══ Data provided

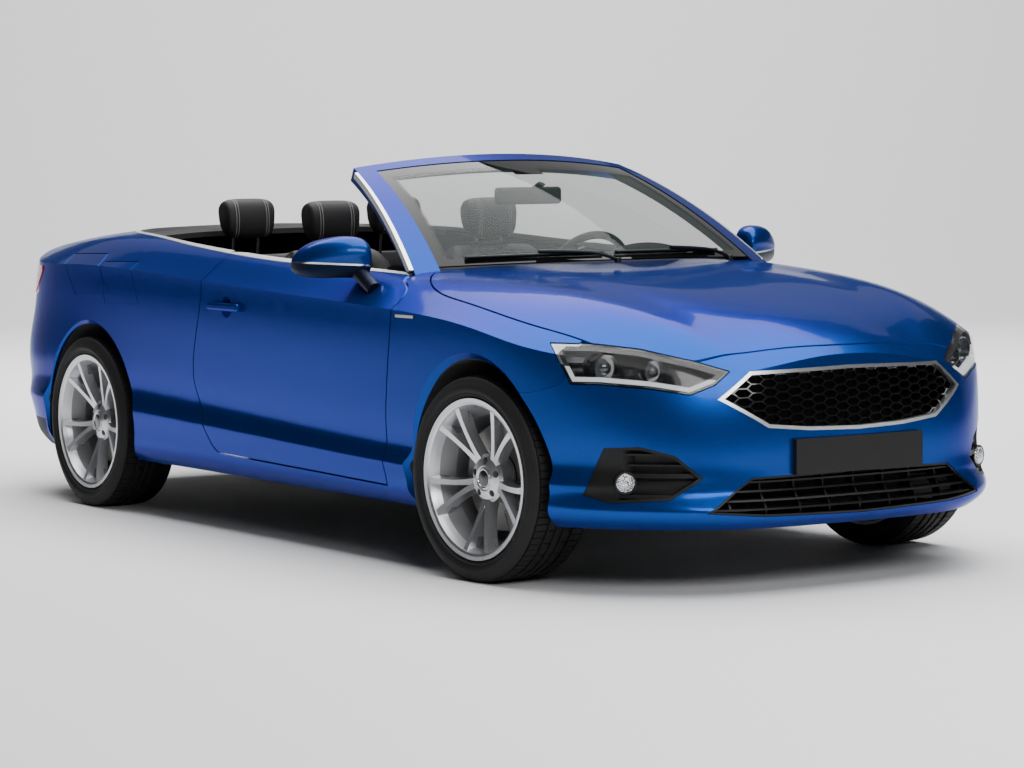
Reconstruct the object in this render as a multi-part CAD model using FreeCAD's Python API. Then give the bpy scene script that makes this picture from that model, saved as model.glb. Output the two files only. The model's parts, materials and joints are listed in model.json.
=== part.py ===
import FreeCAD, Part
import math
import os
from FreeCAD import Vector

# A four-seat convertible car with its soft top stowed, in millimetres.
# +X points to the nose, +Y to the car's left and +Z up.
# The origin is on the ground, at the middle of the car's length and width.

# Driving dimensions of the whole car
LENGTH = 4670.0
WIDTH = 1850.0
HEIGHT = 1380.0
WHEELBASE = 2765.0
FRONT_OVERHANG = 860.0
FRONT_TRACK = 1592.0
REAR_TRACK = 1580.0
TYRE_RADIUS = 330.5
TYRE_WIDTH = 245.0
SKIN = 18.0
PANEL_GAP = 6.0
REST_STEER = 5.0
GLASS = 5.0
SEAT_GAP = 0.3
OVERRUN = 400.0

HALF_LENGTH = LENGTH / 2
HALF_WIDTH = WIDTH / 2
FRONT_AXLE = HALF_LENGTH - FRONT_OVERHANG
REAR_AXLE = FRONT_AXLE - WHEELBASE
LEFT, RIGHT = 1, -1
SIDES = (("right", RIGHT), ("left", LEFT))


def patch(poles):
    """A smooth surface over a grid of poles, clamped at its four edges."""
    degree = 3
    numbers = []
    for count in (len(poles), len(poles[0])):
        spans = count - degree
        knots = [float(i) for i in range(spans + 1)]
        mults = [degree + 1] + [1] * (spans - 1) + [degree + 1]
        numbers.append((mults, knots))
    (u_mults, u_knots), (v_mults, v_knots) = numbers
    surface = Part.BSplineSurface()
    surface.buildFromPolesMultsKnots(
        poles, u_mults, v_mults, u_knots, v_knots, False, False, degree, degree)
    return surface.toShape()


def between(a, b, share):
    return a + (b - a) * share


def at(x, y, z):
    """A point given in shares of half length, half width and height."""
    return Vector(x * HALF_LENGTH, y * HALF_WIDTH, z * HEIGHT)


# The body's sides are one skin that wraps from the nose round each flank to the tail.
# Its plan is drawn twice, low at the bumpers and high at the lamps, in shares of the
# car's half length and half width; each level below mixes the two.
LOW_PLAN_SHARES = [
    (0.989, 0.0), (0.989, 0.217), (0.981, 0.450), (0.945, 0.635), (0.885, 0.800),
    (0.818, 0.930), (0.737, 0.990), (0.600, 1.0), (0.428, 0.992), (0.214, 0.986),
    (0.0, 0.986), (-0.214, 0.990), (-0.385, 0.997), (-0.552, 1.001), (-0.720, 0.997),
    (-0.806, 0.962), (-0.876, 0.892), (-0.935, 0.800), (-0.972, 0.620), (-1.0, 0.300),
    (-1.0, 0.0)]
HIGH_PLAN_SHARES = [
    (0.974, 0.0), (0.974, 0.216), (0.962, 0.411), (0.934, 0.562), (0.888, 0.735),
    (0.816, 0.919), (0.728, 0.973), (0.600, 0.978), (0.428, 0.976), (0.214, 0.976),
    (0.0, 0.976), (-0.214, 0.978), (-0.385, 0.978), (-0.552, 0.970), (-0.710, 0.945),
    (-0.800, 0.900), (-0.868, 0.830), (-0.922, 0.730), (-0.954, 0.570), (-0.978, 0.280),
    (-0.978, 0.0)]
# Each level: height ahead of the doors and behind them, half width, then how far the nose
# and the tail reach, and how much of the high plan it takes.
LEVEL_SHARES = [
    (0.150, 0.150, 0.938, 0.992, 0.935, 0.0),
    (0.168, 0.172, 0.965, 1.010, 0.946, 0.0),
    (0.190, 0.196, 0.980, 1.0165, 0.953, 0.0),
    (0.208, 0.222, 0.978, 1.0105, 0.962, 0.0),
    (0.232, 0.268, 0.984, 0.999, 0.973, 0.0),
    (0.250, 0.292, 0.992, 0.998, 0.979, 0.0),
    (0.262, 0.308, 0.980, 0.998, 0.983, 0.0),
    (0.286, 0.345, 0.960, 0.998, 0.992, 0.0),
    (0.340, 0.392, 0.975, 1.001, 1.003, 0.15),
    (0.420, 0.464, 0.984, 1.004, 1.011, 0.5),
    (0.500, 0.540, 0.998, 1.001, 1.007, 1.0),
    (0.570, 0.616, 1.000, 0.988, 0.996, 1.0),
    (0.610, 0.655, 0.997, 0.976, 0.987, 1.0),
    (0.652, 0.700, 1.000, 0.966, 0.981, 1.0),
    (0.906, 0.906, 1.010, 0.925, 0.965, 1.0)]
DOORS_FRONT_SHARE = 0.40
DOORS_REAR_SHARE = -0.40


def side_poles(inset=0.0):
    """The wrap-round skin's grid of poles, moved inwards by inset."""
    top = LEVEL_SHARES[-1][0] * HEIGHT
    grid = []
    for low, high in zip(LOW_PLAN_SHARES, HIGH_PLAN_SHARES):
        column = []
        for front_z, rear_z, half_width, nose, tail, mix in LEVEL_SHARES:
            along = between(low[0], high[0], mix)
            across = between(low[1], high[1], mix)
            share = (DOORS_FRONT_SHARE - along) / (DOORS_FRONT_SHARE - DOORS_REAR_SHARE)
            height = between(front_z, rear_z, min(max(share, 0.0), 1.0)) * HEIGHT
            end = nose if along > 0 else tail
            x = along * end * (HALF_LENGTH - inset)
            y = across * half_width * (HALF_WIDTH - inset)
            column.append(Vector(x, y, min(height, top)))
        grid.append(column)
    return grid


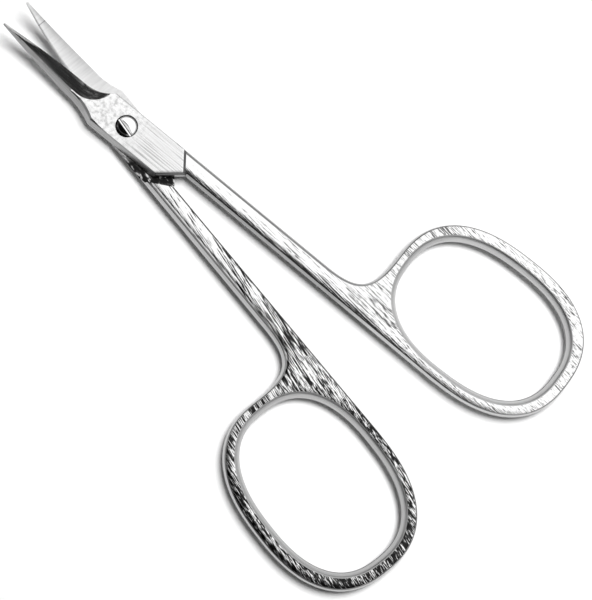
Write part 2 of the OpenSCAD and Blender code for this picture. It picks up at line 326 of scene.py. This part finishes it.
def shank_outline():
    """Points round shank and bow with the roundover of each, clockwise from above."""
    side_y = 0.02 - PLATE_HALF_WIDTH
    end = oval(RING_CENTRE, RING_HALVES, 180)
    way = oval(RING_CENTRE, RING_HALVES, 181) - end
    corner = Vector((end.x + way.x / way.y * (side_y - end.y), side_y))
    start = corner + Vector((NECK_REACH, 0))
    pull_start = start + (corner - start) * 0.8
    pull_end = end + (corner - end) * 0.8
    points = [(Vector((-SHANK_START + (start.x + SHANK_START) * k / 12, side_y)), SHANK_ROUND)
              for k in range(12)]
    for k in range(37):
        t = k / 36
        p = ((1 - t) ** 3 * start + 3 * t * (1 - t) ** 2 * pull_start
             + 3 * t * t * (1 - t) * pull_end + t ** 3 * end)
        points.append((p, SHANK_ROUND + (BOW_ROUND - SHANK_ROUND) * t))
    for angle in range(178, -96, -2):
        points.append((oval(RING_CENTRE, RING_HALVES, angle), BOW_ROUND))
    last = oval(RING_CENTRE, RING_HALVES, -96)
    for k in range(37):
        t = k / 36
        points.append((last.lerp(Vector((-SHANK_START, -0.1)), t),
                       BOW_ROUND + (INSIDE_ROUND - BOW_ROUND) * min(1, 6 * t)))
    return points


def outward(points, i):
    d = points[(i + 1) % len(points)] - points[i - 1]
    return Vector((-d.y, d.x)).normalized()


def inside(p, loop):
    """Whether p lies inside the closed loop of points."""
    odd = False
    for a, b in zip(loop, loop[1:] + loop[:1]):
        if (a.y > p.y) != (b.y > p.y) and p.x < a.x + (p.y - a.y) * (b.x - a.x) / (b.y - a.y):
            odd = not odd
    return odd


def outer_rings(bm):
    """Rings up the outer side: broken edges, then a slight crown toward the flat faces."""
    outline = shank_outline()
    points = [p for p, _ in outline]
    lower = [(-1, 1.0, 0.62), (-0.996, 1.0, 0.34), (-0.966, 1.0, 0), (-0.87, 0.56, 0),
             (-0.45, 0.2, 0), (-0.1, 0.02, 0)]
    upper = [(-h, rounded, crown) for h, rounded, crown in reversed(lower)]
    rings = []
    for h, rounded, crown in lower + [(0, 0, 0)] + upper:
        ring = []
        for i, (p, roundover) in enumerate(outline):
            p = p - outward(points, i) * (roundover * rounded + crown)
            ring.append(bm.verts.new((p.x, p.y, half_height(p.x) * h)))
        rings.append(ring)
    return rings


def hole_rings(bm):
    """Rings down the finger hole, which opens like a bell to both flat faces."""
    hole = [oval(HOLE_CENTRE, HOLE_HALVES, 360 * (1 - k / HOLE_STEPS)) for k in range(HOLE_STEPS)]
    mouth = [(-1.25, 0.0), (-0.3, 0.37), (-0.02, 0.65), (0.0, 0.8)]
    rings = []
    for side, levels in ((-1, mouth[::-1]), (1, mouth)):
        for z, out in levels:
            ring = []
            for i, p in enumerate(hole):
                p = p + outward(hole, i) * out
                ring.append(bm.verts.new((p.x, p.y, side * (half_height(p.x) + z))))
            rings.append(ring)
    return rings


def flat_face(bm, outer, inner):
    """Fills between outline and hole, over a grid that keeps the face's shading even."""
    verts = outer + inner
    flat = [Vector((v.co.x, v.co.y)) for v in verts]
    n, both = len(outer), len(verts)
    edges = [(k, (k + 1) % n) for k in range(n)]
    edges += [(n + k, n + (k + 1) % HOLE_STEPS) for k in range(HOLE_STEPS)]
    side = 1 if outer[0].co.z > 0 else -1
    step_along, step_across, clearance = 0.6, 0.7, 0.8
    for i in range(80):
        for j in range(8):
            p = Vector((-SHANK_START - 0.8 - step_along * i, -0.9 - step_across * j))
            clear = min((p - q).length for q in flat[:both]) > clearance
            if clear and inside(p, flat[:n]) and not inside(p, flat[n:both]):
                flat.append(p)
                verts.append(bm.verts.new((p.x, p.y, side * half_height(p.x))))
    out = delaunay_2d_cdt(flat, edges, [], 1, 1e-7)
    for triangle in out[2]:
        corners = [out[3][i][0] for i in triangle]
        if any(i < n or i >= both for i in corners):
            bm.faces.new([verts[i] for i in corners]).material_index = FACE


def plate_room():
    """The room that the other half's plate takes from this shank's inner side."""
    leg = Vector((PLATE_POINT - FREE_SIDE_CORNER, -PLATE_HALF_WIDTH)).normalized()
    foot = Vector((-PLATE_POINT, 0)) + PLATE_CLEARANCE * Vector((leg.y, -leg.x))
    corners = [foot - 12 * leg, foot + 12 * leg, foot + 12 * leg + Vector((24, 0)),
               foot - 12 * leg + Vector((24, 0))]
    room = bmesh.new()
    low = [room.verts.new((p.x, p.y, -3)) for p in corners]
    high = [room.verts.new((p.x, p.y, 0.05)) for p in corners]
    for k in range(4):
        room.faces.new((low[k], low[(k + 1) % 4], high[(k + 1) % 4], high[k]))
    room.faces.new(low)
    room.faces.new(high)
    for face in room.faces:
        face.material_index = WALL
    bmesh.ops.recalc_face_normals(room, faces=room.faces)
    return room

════

- Aim -
Quote exactly the lines running from the start of the listing above through the line where "return Vector(x *" is found, and output no other lines.

- Answer to the exercise -
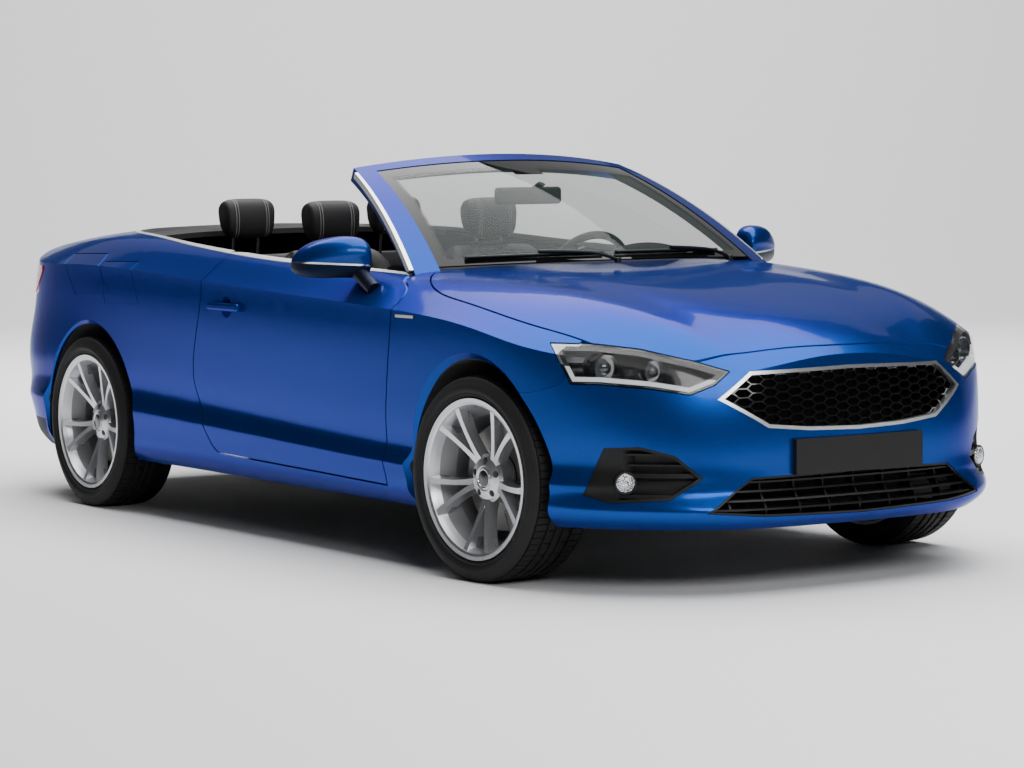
Reconstruct the object in this render as a multi-part CAD model using FreeCAD's Python API. Then give the bpy scene script that makes this picture from that model, saved as model.glb. Output the two files only. The model's parts, materials and joints are listed in model.json.
=== part.py ===
import FreeCAD, Part
import math
import os
from FreeCAD import Vector

# A four-seat convertible car with its soft top stowed, in millimetres.
# +X points to the nose, +Y to the car's left and +Z up.
# The origin is on the ground, at the middle of the car's length and width.

# Driving dimensions of the whole car
LENGTH = 4670.0
WIDTH = 1850.0
HEIGHT = 1380.0
WHEELBASE = 2765.0
FRONT_OVERHANG = 860.0
FRONT_TRACK = 1592.0
REAR_TRACK = 1580.0
TYRE_RADIUS = 330.5
TYRE_WIDTH = 245.0
SKIN = 18.0
PANEL_GAP = 6.0
REST_STEER = 5.0
GLASS = 5.0
SEAT_GAP = 0.3
OVERRUN = 400.0

HALF_LENGTH = LENGTH / 2
HALF_WIDTH = WIDTH / 2
FRONT_AXLE = HALF_LENGTH - FRONT_OVERHANG
REAR_AXLE = FRONT_AXLE - WHEELBASE
LEFT, RIGHT = 1, -1
SIDES = (("right", RIGHT), ("left", LEFT))


def patch(poles):
    """A smooth surface over a grid of poles, clamped at its four edges."""
    degree = 3
    numbers = []
    for count in (len(poles), len(poles[0])):
        spans = count - degree
        knots = [float(i) for i in range(spans + 1)]
        mults = [degree + 1] + [1] * (spans - 1) + [degree + 1]
        numbers.append((mults, knots))
    (u_mults, u_knots), (v_mults, v_knots) = numbers
    surface = Part.BSplineSurface()
    surface.buildFromPolesMultsKnots(
        poles, u_mults, v_mults, u_knots, v_knots, False, False, degree, degree)
    return surface.toShape()


def between(a, b, share):
    return a + (b - a) * share


def at(x, y, z):
    """A point given in shares of half length, half width and height."""
    return Vector(x * HALF_LENGTH, y * HALF_WIDTH, z * HEIGHT)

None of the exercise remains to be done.